Aquaculture hearing report from Yarmouth

by: John Sollows, TREPA, Executive Director

The government has appointed an independent panel of Dalhousie law professors Meinhard Doelle and Bill Lahey to propose an aquaculture regulatory framework for Nova Scotia. As a first step, the co-chairs have split and are conducting a series of public community meetings around the province. Meinhard did ours.

In Yarmouth, two sessions were held at the Grand Hotel on July 30, 2013, at 2:30 to 4:30 P.M. and 6:30 to 7:30 P.M. About 30 attended the afternoon session, including TREPA Board members Mil, Roy, and Margrit. There were about 15 at the evening session. Only Bruce Hancock (Aquaculture Association of NS) and I were at both.

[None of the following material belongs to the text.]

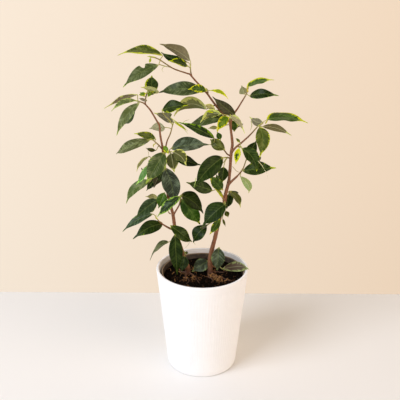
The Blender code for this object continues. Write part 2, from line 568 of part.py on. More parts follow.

I presented TREPA’s position (see below) and did not take notes. Personal impressions, recollections and conclusions follow.

There was a healthy diversity of views at both sessions, presented in an atmosphere of respectful listening.

Mike Raynard and Mr. D’Entremont (first name forgotten) raised instances of sustainable cage fish culture (including the early years of the Port Mouton operation, when trout were raised). A number of people pointed out to the importance of aquaculture to the economy.

There seemed to be consensus that aquaculture had to be sustainable. The need for us to use ears got reinforced, as did the need for aquaculturists, fishers, and other stakeholders to work together.

We are encouraged to continue to communicate at the panel. Go to www.aquaculturereview.ca, go to the site map, then contact us for Meinhard’s and Bill’s e-mails.

TREPA Comments on Aquaculture Regulatory Framework

The Current policy of the Tusket River Environmental Protection Association follows:
TREPA supports shellfish aquaculture and sustainable, regulated on-land fin-fish farming but does not support open-net fin-fish farming.

Elaboration:

TREPA supports aquaculture as long as it is practiced in a sustainable manner. We consider sustainable aquaculture any system which does not deplete nor pollute common property resources. Our concept of “Common property resources” includes the environment needed to maintain resources of economic value.

Cage fish culture in our part of the world is currently restricted to megafarms of carnivorous species, with great capacity to pollute, and to impose demands on scarce natural resources. , Hence we do not support cage culture as presently practised here.

Land-based finfish culture requires regulation to assure that such operations do not pollute, through containment, recirculation, composting, or absorption. Advice on and assessments of such waste management systems should be made by qualified professionals who are not employed by the proponent.

We further would like to see Aquaculture addressed as a specific topic in the developing Coastal Strategy document.

Every approved aquaculture operation at every site should begin on a pilot scale, and expand gradually, if expansion seems appropriate. As a point of departure for discussion, we suggest doubling as the maximum prudent level of expansion from year to year, with two to three years allowed between expansions to determine the presence or absence of adverse effects.

Industrial-level agriculture and aquaculture should be explicitly listed as undertakings under the Environment Act, as industrial facilities subject to environmental assessments.

As a point of departure for discussion, “Industrial aquaculture” operations could be defined as those in which the farmed commodity is actively fed, and (a) if on land, the farm and contiguous operations of a similarly intense nature exceed 2 ha. in area or if the farm and those of a similarly intense nature exceed 1% of the catchment area it/they occupies/occupy, and (b) if on water, the operation and contiguous ones of a similarly intense nature exceed 2 ha. in area or the operation and those of a similarly intense nature exceed 1% of the area of the lake or embayment they occupy. “Similarly intense” means an aquaculture operation where the cultured commodity is actively fed. Two farms on land would be judged “contiguous” if they are separated by less than 100 m. Two farms in the water would be judged “contiguous” if they are separated by less than 500 m.

The undesirable effects of cage systems can be mitigated by siting in water with sufficient depth and circulation and by allowing for sufficient fallowing between growing periods. We recommend against cage culture, but should this recommendation prove futile, regulations on rate of expansion, siting, and growing and fallowing periods must be developed.